▸ TASK TO COMPLETE
Could you write out the opening lines of the data, word for word, stopping after the line that contains "- long_gloss, gloss)"?

▸ RECORDED DATA
— BEGIN —

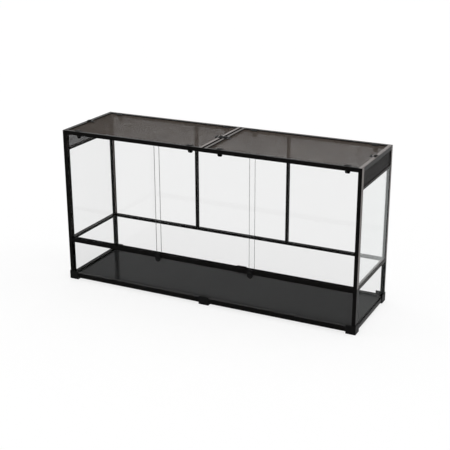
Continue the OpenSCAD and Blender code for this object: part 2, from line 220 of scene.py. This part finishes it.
def bar_gloss(nodes, links, x, long_gloss, inner_bar, outer_bar):
    """Gloss of a lid's frame: long_gloss, but another one on the inner and on the outer end bar."""
    inner_end, inner_gloss = inner_bar
    outer_start, outer_gloss = outer_bar
    off = math_node(nodes, links, "ABSOLUTE", x)
    on_inner = math_node(nodes, links, "LESS_THAN", off, inner_end)
    on_outer = math_node(nodes, links, "GREATER_THAN", off, outer_start)
    gloss = math_node(nodes, links, "MULTIPLY_ADD", on_inner, inner_gloss - long_gloss, long_gloss)
    return math_node(nodes, links, "MULTIPLY_ADD", on_outer, outer_gloss - long_gloss, gloss)


def low_angle(nodes, links):
    """Share of the shine that is seen: it rises from 0 at SHEEN_FROM to 1 at SHEEN_FULL."""
    rise = math_node(nodes, links, "SUBTRACT", facing_away(nodes), SHEEN_FROM)
    rise = math_node(nodes, links, "DIVIDE", rise, SHEEN_FULL - SHEEN_FROM)
    rise = math_node(nodes, links, "MAXIMUM", rise, 0.0)
    return math_node(nodes, links, "MINIMUM", rise, 1.0)


def top_shine(nodes, links, normal_z, gloss):
    """Shine of the faces that look up."""
    up = math_node(nodes, links, "SMOOTH_MAX", normal_z, 0.0, UP_BLUR)
    up = math_node(nodes, links, "POWER", up, FACE_POWER)
    return math_node(nodes, links, "MULTIPLY", up, gloss)


def side_shine(nodes, links, normal_x, height, gloss, start):
    """Shine of the faces that look sideways, above the height start."""
    side = math_node(nodes, links, "ABSOLUTE", normal_x)
    side = math_node(nodes, links, "POWER", side, FACE_POWER)
    side = math_node(nodes, links, "MULTIPLY", side, gloss)
    high = math_node(nodes, links, "GREATER_THAN", height, start)
    return math_node(nodes, links, "MULTIPLY", side, high)


def coat_colour(nodes, links, where, shine):
    """Black that goes over to a warm grey where the coat shines."""
    dull = ramp(nodes, links, noise(nodes, links, where, DULL_SCALE), DULL_COAT)
    bright = ramp(nodes, links, noise(nodes, links, where, BRIGHT_SCALE, GLOSS_DETAIL), BRIGHT_COAT)
    mix = nodes.new("ShaderNodeMix")
    mix.data_type = "RGBA"
    links.new(shine, mix.inputs["Factor"])
    links.new(dull, mix.inputs["A"])
    links.new(bright, mix.inputs["B"])
    return mix.outputs["Result"]


def profile_paint(name, top_gloss, side_gloss=0.0, side_from=0.0, end_bars=None):
    """Black coated profile. Its upper faces, and on posts its sides, are burnished and shine at low angles.

    side_from is the height above which the sides shine.
    end_bars is for a lid: where its inner end bar ends in X and that bar's gloss, and then where its
    outer end bar starts and that bar's gloss."""
    mat, nodes, links, shader = new_material(name)
    where = coordinates(nodes, links)
    place = separate(nodes, links, where)
    normal = separate(nodes, links, nodes.new("ShaderNodeNewGeometry").outputs["Normal"])
    gloss = top_gloss
    if end_bars:
        gloss = bar_gloss(nodes, links, place["X"], top_gloss, *end_bars)
    shine = top_shine(nodes, links, normal["Z"], gloss)
    if side_gloss:
        side = side_shine(nodes, links, normal["X"], place["Z"], side_gloss, side_from)
        shine = math_node(nodes, links, "MAXIMUM", shine, side)
    shine = math_node(nodes, links, "MULTIPLY", shine, low_angle(nodes, links))
    links.new(coat_colour(nodes, links, where, shine), shader.inputs["Base Color"])
    links.new(shine, shader.inputs["Metallic"])
    uneven_gloss(nodes, links, where, COAT_GLOSS_SCALE, COAT_ROUGH, shader)
    grain_bump(nodes, links, where, COAT_GRAIN, COAT_GRAIN_MM, shader)
    shader.inputs["Specular IOR Level"].default_value = COAT_SPECULAR
    return mat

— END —

▸ CORRECT ANSWER
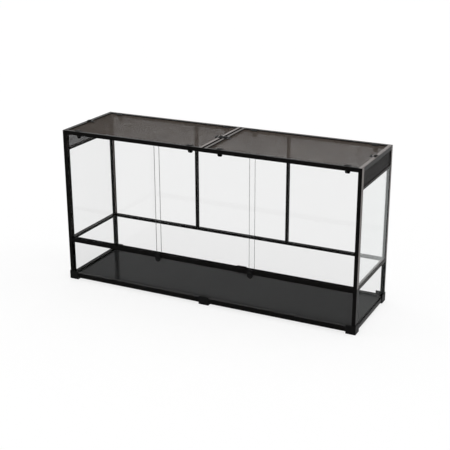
Continue the OpenSCAD and Blender code for this object: part 2, from line 220 of scene.py. This part finishes it.
def bar_gloss(nodes, links, x, long_gloss, inner_bar, outer_bar):
    """Gloss of a lid's frame: long_gloss, but another one on the inner and on the outer end bar."""
    inner_end, inner_gloss = inner_bar
    outer_start, outer_gloss = outer_bar
    off = math_node(nodes, links, "ABSOLUTE", x)
    on_inner = math_node(nodes, links, "LESS_THAN", off, inner_end)
    on_outer = math_node(nodes, links, "GREATER_THAN", off, outer_start)
    gloss = math_node(nodes, links, "MULTIPLY_ADD", on_inner, inner_gloss - long_gloss, long_gloss)
    return math_node(nodes, links, "MULTIPLY_ADD", on_outer, outer_gloss - long_gloss, gloss)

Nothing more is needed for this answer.